Dans l'arène des idées dont la circonférence n'était déjà pas large, le cercle s'est encore réduit. Chacun avance à petits pas, jette un œil à gauche, un autre à droite (surtout) pour vérifier qu'il observe le code de bonne conduite.
«On a effectivement le droit de tout dire, sauf ce qui fâche... Appeler un chat un chat est devenu difficile»[b] (Rémi Brague). Des radars flashent le moindre dérapage. Des patrouilles mobiles d'associations sourcilleuses relèvent les noms et les inscrivent sur les listes de proscriptions diffusées par les réseaux sociaux (dernière en date celle des bouchers qui reprochent à Manuel Valls d'avoir pratiqué l'amalgame en attribuant leur profession à Bachar el-Assad). On fait des listes, des cartes, des observatoires vigilants. C'est le Bison Futé de la pensée citoyenne.
Il y a deux mois, il y a un siècle, nous pensions être les victimes innocentes d'une agression inouïe. Depuis, une petite musique obsédante nous siffle que nous sommes peut-être aussi coupables.

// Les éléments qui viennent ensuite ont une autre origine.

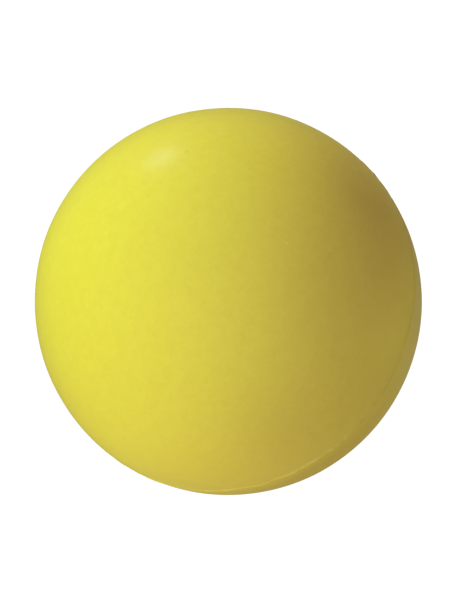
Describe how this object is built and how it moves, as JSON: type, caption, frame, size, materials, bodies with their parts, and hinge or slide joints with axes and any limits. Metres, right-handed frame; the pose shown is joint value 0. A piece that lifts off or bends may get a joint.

Reste cette source infinie d'indignations et de déclamations avantageuses: l'antiracisme. Et son corollaire: l'autoflagellation. Quel rapport entre les frères Kouachi et les actions de groupes contre les discriminations? Qui peut croire, une seule seconde, que le recrutement du djihad va cesser parce que nous serons impitoyables avec les sélections arbitraires à l'entrée des boîtes de nuit, implacables avec les pâtisseries de mauvais goût?
Il y a deux mois, il y a un siècle, nous pensions être les victimes innocentes d'une agression inouïe. Depuis, une petite musique obsédante nous siffle que nous sommes peut-être aussi coupables.
Un mot prononcé par le premier ministre cristallise ce renversement, celui «d'apartheid». En voulant nommer une réalité: les fractures françaises, Manuel Valls a mis l'État et le peuple en accusation. Si les mots ont un sens, ils ont, selon lui, organisé ou accepté, sans résistance, une ségrégation administrée des populations. Pour se faire pardonner, comme ce fut le cas après les émeutes de 2005, la politique de la ville et ses wagons de subventions vont entrer dans les gares de nos banlieues. Les départements les plus pauvres de notre pays (Creuse, Lozère) n'en bénéficieront pas faute d'avoir été «injustement stigmatisés» (que fait l'observatoire de la Lozerophobie?). Enfin, hormis quelques voix courageuses, le débat sur la laïcité s'est transformé en attaque frontale et indifférenciée contre «toutes les religions» parce qu'il y a «un problème» entre elles et la République. Souci d'équivalence qui a entraîné le Quai d'Orsay à omettre le mot copte dans le communiqué déplorant la décapitation de 22 ressortissants «égyptiens».
Pour achever de renvoyer les attentats des 7, 8 et 9 janvier au rang des catastrophes climatiques contre lesquelles on ne peut rien, le Front national envahit la sphère politique et médiatique au point de la saturer. Chaque sondage provoque un nouvel état de panique. On s'envoie à la tête des initiales UMPS, FNPS, FNFG comme des boules puantes. Le premier ministre en appelle aux foules du 11 janvier et pousse des cris d'Onfray. Et le plus fascinant est qu'on continue de se demander pourquoi le parti de Marine Le Pen ne cesse de grimper.